The Expert Panel has given us some great talking points. But there is a lot more work to be done before we settle on a constitutional formula for decent and workable constitutional recognition of Indigenous Australians. Let’s hope we can contribute to the workplan which awaits our parliamentarians, COAG, the nation’s think tanks, universities, Indigenous organisations, Indigenous media and the mainstream media if we, the Australian people, are to duly acknowledge the first Australians in our Constitution.
Wrestling with the political realities
The conservative side of politics has always been more successful than Labor in proposing constitutional change in Australia. That’s not because Liberals or Nationals are more committed than Labor to constitutional change. The Australian Constitution is a very democratic instrument. Our politicians cannot amend it without the approval of the people. The people are very unlikely to approve an amendment proposed by politicians unless both sides of the parliamentary chamber support the change. Even then, the people may suspect that the politicians are in cahoots acting against the interests of the people.
In the field of Aboriginal affairs, a referendum proposed by an Abbott government would be more likely to win support from the parliamentary Opposition than one proposed by a Gillard Labor government. This has nothing to do with the personalities of the two leaders; it has everything to do with the Coalition being the more difficult side of politics to bring on board with constitutional change when it is in Opposition.
Given the present opinion polling and the divisions in the Gillard government, it is no surprise that Tony Abbott is confidently preparing his team for government. Anything he says about constitutional change therefore carries considerable weight. Last week he spoke at the Sydney Institute and repeated some of the themes from his very welcome parliamentary speech backing the Aboriginal and Torres Strait Islander Peoples Recognition Bill 2012. Each time he has broken from the John Howard mould and demonstrated a bipartisan spirit by referring to Paul Keating’s 1992 Redfern speech. He told the Sydney Institute: ‘There may come a time, perhaps some decades hence, when we can be relaxed and comfortable about the circumstances of indigenous Australians – but it’s not now. Our failure to come to grips with this remains, in Paul Keating’s resonant phrase, a stain on our nation’s soul.’

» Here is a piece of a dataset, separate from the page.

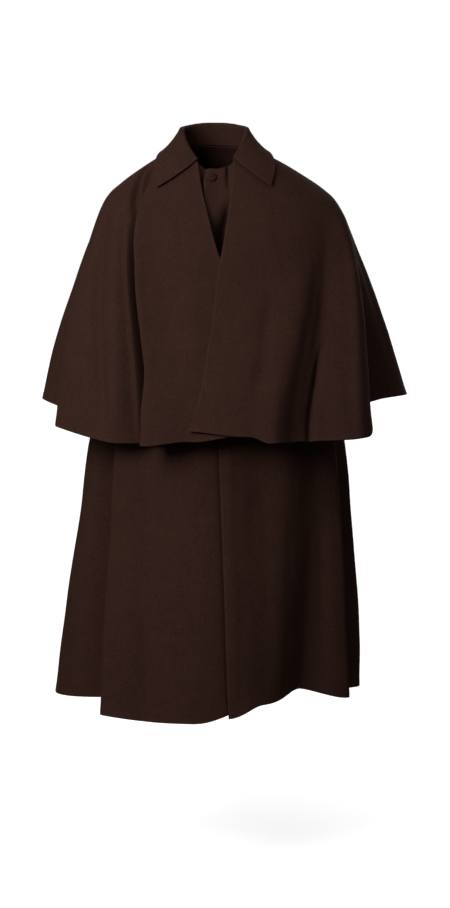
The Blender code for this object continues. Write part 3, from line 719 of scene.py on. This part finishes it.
def collar_points(cape, angle, stage):
    """The collar's middle: stage 0 is the neck seam, and 1 the edge that lies on the cape."""
    keys = [row.angle for row in COLLAR_ROWS]
    stand, edge_angle, edge_way, roll = (
        blend_rows(keys, [getattr(row, name) for row in COLLAR_ROWS], angle)
        for name in ("stand", "edge_angle", "edge_way", "roll")
    )
    a = np.radians(angle)
    forward = np.cos(a) > 0
    depth = np.where(forward, NECK_FRONT, NECK_BACK)
    rise = np.where(forward, -NECK_DIP, NECK_RISE)
    seam = np.stack(
        [NECK_SHIFT + NECK_WIDTH * np.sin(a), -depth * np.cos(a), rise * np.cos(a) ** 2], axis=-1
    )
    outward = unit(np.stack([np.sin(a) / NECK_WIDTH, -np.cos(a) / depth, 0 * a], axis=-1))
    up = np.array([0.0, 0.0, 1.0])
    lean = COLLAR_LEAN * stand / COLLAR_LEAN_HEIGHT
    top = seam + up * (stand - roll)[..., None] - outward * lean[..., None]
    turn = np.pi * np.clip((stage - STAND_SHARE) / (ROLL_SHARE - STAND_SHARE), 0, 1)
    over = roll[..., None] * (
        up * np.sin(turn)[..., None] + outward * (1 - np.cos(turn))[..., None]
    )
    rolled = top + over
    standing = between(seam, top, np.clip(stage / STAND_SHARE, 0, 1)[..., None])
    t = np.clip((stage - ROLL_SHARE) / (1 - ROLL_SHARE), 0, 1)[..., None]
    start = top + outward * 2 * roll[..., None]
    bend_angle = between(angle, edge_angle, FALL_BEND)
    bend = above(cape, bend_angle, edge_way * FALL_BEND, (COLLAR_REST + FALL_SWELL) + 0 * angle)
    edge = above(cape, edge_angle, edge_way, COLLAR_REST + 0 * angle)
    falling = between(between(start, bend, t), between(bend, edge, t), t)
    points = np.where((stage < STAND_SHARE)[..., None], standing, rolled)
    return np.where((stage > ROLL_SHARE)[..., None], falling, points)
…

Having demonstrated his willingness to move beyond the anti-black-armband view of history, each time he has been quick to indicate that he is not opening the Pandora’s box of wide ranging constitutional reform. The cautious sting was in the tail of his parliamentary speech: ‘I believe that we are equal to this task of completing our Constitution rather than changing it.’ Last week he underlined that caution when he told the Sydney Institute:
An acknowledgement of Aboriginal people as the first Australians would complete our Constitution rather than change it. Aboriginal people need to know that they will never be regarded as just a historical footnote to modern Australia. Done well, such an amendment could be a unifying and liberating moment, even surpassing the 1967 change or the apology, so it’s worth making the effort.
Within 12 months of taking office, an incoming Coalition government would put forward a draft amendment and establish a bipartisan process to assess its chances of success. The difficulty of crafting an amendment that satisfies Aboriginal people while reassuring the wider community that we are not creating two classes of citizen should not be under-estimated.
Australians of all political persuasions will have differing views about what constitutes completion, and whether it requires any change. We also need to get used to the idea that there will be a divergence of Aboriginal opinion about the desirable content of the Constitution, and about how best to proceed to seek constitutional change. Last week’s election of Adam Giles, the first Aboriginal Chief Minister of the Northern Territory, presented the nation with an indigenous leader who unashamedly speaks more as a Liberal in the John Howard mould about indigenous affairs. He says, ‘Our future in the Northern Territory is about jobs, jobs, jobs, not welfare, welfare, welfare.’ He jokes that his Aboriginal father would be ‘turning in his grave’ to know his son was now a conservative. When working for the Howard government reviewing indigenous policies, he realised that ‘welfare and socialism are what’s killing Aboriginal people’. Within the indigenous communities as well as amongst Australians generally, there will be a range of views as to what constitutes completion without substantive change of the Constitution. And there will be those who think completion without real change won’t be worth the paper it’s written on.
In his parliamentary speech, Tony Abbott pointed across the Tasman at the Treaty of Waitangi whereby ‘two peoples became one nation’. Things are not looking that simple and complete in New Zealand. The conservative government there had to cut a deal with the Maori Party in 2008, setting up a Constitutional Review Panel which is still looking at a range of issues including ‘the role of the Treaty of Waitangi within New Zealand’s constitutional arrangements’. The panel has had to counter allegations that it has a secret agenda ‘about making the treaty an overriding piece of law which cancels all other law out’. It will be interesting to watch the New Zealand panel as it consults and reports by the end of the year. I well recall Sir David Lange, the expansive ex-prime minister of New Zealand, once laughing at us Australians during an after dinner speech because we are always seeking the final settlement of indigenous grievances. He said the best you could ever do was seek durable agreements which lasted a generation or two. That sounds more like change than completion. There will be a lot of hard work to be done to complete or change the Australian Constitution, regardless of who is Prime Minister after 14 September 2013. There’s plenty for young educated Australians to do to help this vital stage of nation building.
The above text is from Fr Frank Brennan SJ’s address ‘Recognising Aboriginal and Torres Strait Islander People in the Constitution’ at the 18th National Schools Constitutional Convention, The Museum of Australian Democracy at Old Parliament House, 21 March 2013.